D'abord, je ne suis pas ministre des Finances. De plus, je suis tenu par le secret administratif puisqu'une procédure administrative et disciplinaire est prise. Je veux dire que c'est une polémique qui n'a pas lieu d'être parce que c'est interne au ministère. Il s'agit d'une décision qui a été prise par un ministre sur des bases factuelles. Je ne souhaite pas y donner aucun caractère politique. Je ne veux pas intervenir dans cette polémique. Il y a des procédures qui sont en cours. Sincèrement, je n'ai pas connaissance d'une quelconque autre mesure qui aurait été prise. C'est des instructions qui ont été données et qui n'ont pas été appliquées. C'est l'intérêt supérieur de l'Etat, ça dépasse le ministre de la Santé et le chef de service en question. Vraiment, ca n'a pas de dimensions politiques. J'ai pris cette décision et je l'aurais prise.

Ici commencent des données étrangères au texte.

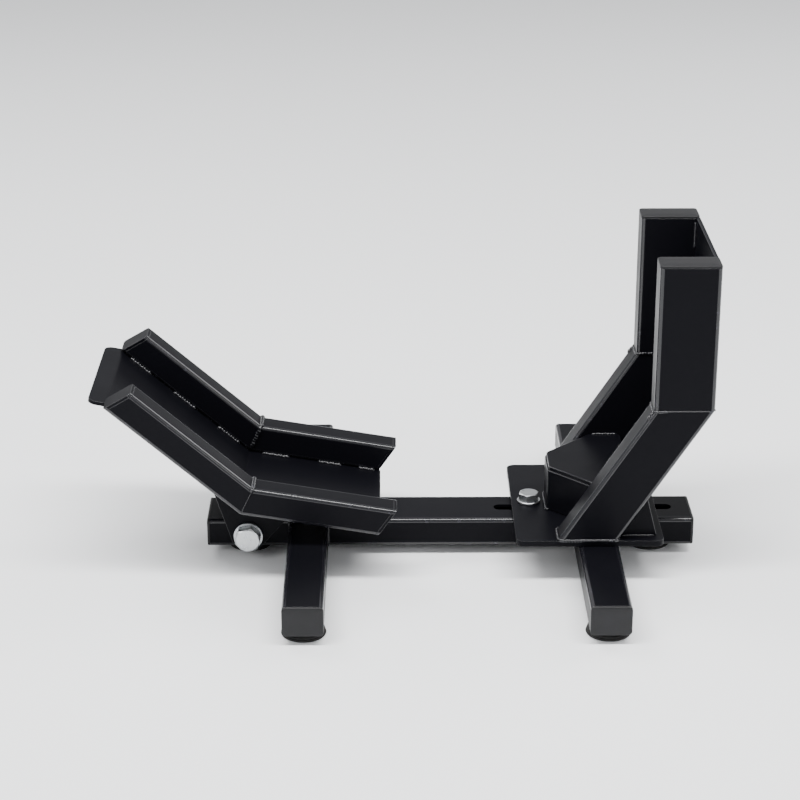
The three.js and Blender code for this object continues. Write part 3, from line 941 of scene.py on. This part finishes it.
def moulded(name, colour, roughness, grain_size, depth, patch_colour, patch_size):
    """A plastic or rubber: an even colour with paler patches and a fine moulded grain."""
    material, tree, shader, place = new_material(name)
    patches = node(
        tree,
        "ShaderNodeTexNoise",
        inputs={"Vector": place, "Scale": 1 / patch_size, "Detail": 5.0, "Roughness": 0.62},
    )
    amount = node(
        tree,
        "ShaderNodeMapRange",
        inputs={"Value": patches.outputs["Fac"], "From Min": 0.45, "From Max": 0.8},
    )
    tint = node(
        tree,
        "ShaderNodeMix",
        {"data_type": "RGBA"},
        {"Factor": amount.outputs["Result"], "A": srgb(colour), "B": srgb(patch_colour)},
    )
    dullness = node(
        tree,
        "ShaderNodeMapRange",
        inputs={
            "Value": amount.outputs["Result"],
            "To Min": roughness,
            "To Max": min(roughness + 0.12, 1.0),
        },
    )
    grain = node(
        tree,
        "ShaderNodeTexNoise",
        inputs={"Vector": place, "Scale": 1 / grain_size, "Detail": 3.0, "Roughness": 0.6},
    )
    skin = node(
        tree,
        "ShaderNodeBump",
        inputs={"Height": grain.outputs["Fac"], "Strength": 0.35, "Distance": depth},
    )
    tree.links.new(tint.outputs["Result"], shader.inputs["Base Color"])
    tree.links.new(dullness.outputs["Result"], shader.inputs["Roughness"])
    tree.links.new(skin.outputs["Normal"], shader.inputs["Normal"])
    shader.inputs["IOR"].default_value = 1.5
    shader.inputs["Specular IOR Level"].default_value = 0.3
    return material


cap_plastic = moulded("black_polyethylene", "#0e0e10", 0.46, 0.7 * mm, 0.05 * mm, "#18181b", 25 * mm)
CAP_EDGE = 1.3
CAP_PLUG = 8.0


def end_cap(cad_node, body, width, height, wall, face, across, up):
    """A cap with its plug in the tube, its outer face centred on a point and facing across x up."""
    axis = across.cross(up)
    plug_inset = wall + GAP
    # Inset and height from the plug's tip, out over the round edge, to a slightly crowned face.
    levels = [(plug_inset + 0.8, -CAP_THICKNESS - CAP_PLUG), (plug_inset, -CAP_THICKNESS - CAP_PLUG + 2)]
    levels += [(plug_inset, -CAP_THICKNESS), (0.0, -CAP_THICKNESS)]
    for i in range(6):
        a = math.radians(90 * i / 5)
        levels.append((CAP_EDGE * (1 - math.cos(a)), CAP_EDGE * (math.sin(a) - 1) - 0.5))
    levels += [(4.0, -0.22), (7.5, -0.05), (11.0, 0.0)]
    rings = []
    for inset, level in levels:
        section = rounded_rectangle(width - 2 * inset, height - 2 * inset, max(CORNER - inset, 0.9))
        rings.append([face + across * u + up * v + axis * (level * mm) for u, v in section])
    n = len(rings[0])
    verts = [point for ring in rings for point in ring]
    faces = [
        (level + i, level + (i + 1) % n, level + n + (i + 1) % n, level + n + i)
        for level in range(0, n * (len(rings) - 1), n)
        for i in range(n)
    ]
    faces += [tuple(range(n)), tuple(range(n * (len(rings) - 1), n * len(rings)))]
    piece = show(f"{cad_node}_moulded", verts, faces, (cap_plastic,), body, [cad_node])
    piece.data.set_sharp_from_angle(angle=math.radians(35))
    return piece


SPINE_WALL = 3.0
for side, sign in SIDES.items():
    face = at(upright_middle, sign * RAIL_Y, UPRIGHT_TOP)
    end_cap(f"upright_cap_{side}", "upright", TUBE, UPRIGHT_DEPTH, WALL, face, ACROSS, facing(180))
    for place in ("rear", "front"):
        name = f"arm_cap_{place}_{side}"
        low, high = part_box(name)
        face = Vector(((low.x + high.x) / 2, max(low.y, high.y, key=abs), spine_level * mm))
        end_cap(name, "base", ARM_WIDTH, SPINE_HEIGHT, WALL, face, ALONG * -sign, UP)
for place, sign in (("front", 1), ("rear", -1)):
    low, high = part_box(f"spine_cap_{place}")
    face = Vector((high.x if sign > 0 else low.x, 0, spine_level * mm))
    name = f"spine_cap_{place}"
    end_cap(name, "base", 2 * SPINE_HALF, SPINE_HEIGHT, SPINE_WALL, face, ACROSS * sign, UP)

# ---------------------------------------------------------------- rubber feet and buffer
# Six ribbed feet of black nitrile rubber are bonded under the tubes, and a block of the same
# rubber on the spine stops the rocker. Moulded rubber is dull, and takes a little pale dust.

rubber = moulded("black_nitrile_rubber", "#151515", 0.74, 0.9 * mm, 0.08 * mm, "#2c2b2a", 14 * mm)
FOOT_HEIGHT = SPINE_BOTTOM - GAP
FOOT_RADIUS = 22.0
FOOT_TOP_RADIUS = 19.0
FOOT_SIDES = 96


def foot_profile():
    """Half outline from the middle of the top, down the ribbed side and under the sole."""
    slope = (FOOT_RADIUS - FOOT_TOP_RADIUS) / (FOOT_HEIGHT - 1.5)
    points = [(0.6, FOOT_HEIGHT), (FOOT_TOP_RADIUS - 0.6, FOOT_HEIGHT)]
    points.append((FOOT_TOP_RADIUS, FOOT_HEIGHT - 0.5))
    for i in range(25):
        z = FOOT_HEIGHT - 1.2 - (FOOT_HEIGHT - 3.2) * i / 24
        groove = 0.8 * max(math.sin(3 * math.pi * i / 12 - math.pi / 2), 0.0)
        points.append((FOOT_TOP_RADIUS + slope * (FOOT_HEIGHT - z) - groove, z))
    points += [(FOOT_RADIUS - 0.1, 1.4), (FOOT_RADIUS - 0.5, 0.6), (FOOT_RADIUS - 1.4, 0.0)]
    for ring in (16.0, 11.0, 6.0):
        points += [(ring + 0.5, 0.0), (ring, 0.8), (ring - 1.2, 0.8), (ring - 1.7, 0.0)]
    return points + [(0.6, 0.0)]


profile = foot_profile()
foot_nodes = [name for name in nodes if name.startswith("foot_") and name != "foot_plate"]
for name in sorted(foot_nodes):
    low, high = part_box(name)
    centre = (low + high) / 2
    verts = []
    for i in range(FOOT_SIDES):
        a = 2 * math.pi * i / FOOT_SIDES
        verts += [
            (centre.x + r * math.cos(a) * mm, centre.y + r * math.sin(a) * mm, z * mm)
            for r, z in profile
        ]
    count = len(profile)
    faces = []
    for i in range(FOOT_SIDES):
        here = i * count
        there = (i + 1) % FOOT_SIDES * count
        faces += [(here + k, there + k, there + k + 1, here + k + 1) for k in range(count - 1)]
    faces.append(tuple(i * count for i in range(FOOT_SIDES)))
    faces.append(tuple(i * count + count - 1 for i in range(FOOT_SIDES)))
    foot = show(f"{name}_rubber", verts, faces, (rubber,), "base", [name])
    foot.data.set_sharp_from_angle(angle=math.radians(40))
cut_steel("rocker_buffer", "base", 1.6, materials=(rubber,))

# ---------------------------------------------------------------- floor, light and camera
# A plain floor of pale paper with soft boxes on every side, the brightest of them a long strip
# overhead. The camera stands out to the side of the axle and looks down on the stand's middle.

bpy.ops.mesh.primitive_plane_add(size=30)
floor = bpy.context.object
floor.name = "studio_floor"
paper, _, paper_shader, _ = new_material("pale_studio_paper")
paper_shader.inputs["Base Color"].default_value = srgb("#f1f2f3")
paper_shader.inputs["Roughness"].default_value = 0.85
floor.data.materials.append(paper)

world = bpy.data.worlds.new("studio_air")
bpy.context.scene.world = world
world.use_nodes = True
world.node_tree.nodes["Background"].inputs["Color"].default_value = srgb("#f7f8fa")
world.node_tree.nodes["Background"].inputs["Strength"].default_value = 0.75

STAND_CENTRE = Vector((0, 0, 0.16))
# Place, width and depth in metres, and power in watts.
SOFT_BOXES = {
    "overhead": ((0.0, -0.55, 2.0), (2.6, 0.35), 90),
    "front_left": ((-2.2, -1.9, 1.5), (1.2, 1.2), 30),
    "front_right": ((2.1, -1.9, 1.1), (0.5, 1.4), 18),
    "back_left": ((-1.4, 1.4, 2.1), (1.3, 1.3), 36),
    "back_right": ((2.1, 1.6, 1.6), (1.3, 1.3), 40),
}
for name, (place, size, power) in SOFT_BOXES.items():
    light = bpy.data.lights.new(f"soft_box_{name}", "AREA")
    light.shape = "RECTANGLE"
    light.size, light.size_y = size
    light.energy = power
    lamp = bpy.data.objects.new(f"soft_box_{name}", light)
    lamp.location = place
    lamp.rotation_euler = (STAND_CENTRE - Vector(place)).to_track_quat("-Z", "Y").to_euler()
    bpy.context.scene.collection.objects.link(lamp)

CAMERA_DISTANCE = 2.115
CAMERA_HEIGHT = 0.986
camera_data = bpy.data.cameras.new("camera")
camera_data.lens = 100
camera = bpy.data.objects.new("camera", camera_data)
camera.location = (AXLE_X * mm, -CAMERA_DISTANCE, CAMERA_HEIGHT)
camera.rotation_euler = (STAND_CENTRE - camera.location).to_track_quat("-Z", "Y").to_euler()
bpy.context.scene.collection.objects.link(camera)
bpy.context.scene.camera = camera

Je veux juste préciser un point : A Sousse il y a 8 ambulances de type A et 37 ambulances de type B et on a jamais eu l'intension de laisser, ni Sousse ni aucune autre région, sans couverture médicale. Il n'y a qu'une seule ambulance médicalisée qui a été utilisée. Les autres sont des ambulances de type B et quoiqu'il arrive on avait la capacité d'organiser le transfert de ces victimes à Tunis. Et c'était à la demande du procureur de la République pour les besoins de l'enquête qui est une enquête de terrorisme. Le procureur de la République est le seul compétent pour décider où ces victimes devaient être transférées. La décision a été prise par le procureur de la République. Moi en tant que ministre de la Santé ma responsabilité c'était d'assurer ou de faciliter le transfert des victimes sur Tunis c'est ce qui a été fait. Il s'agit d'une décision prise sans intervention dans les aspects médicaux. C'est une décision ayant un aspect logistique.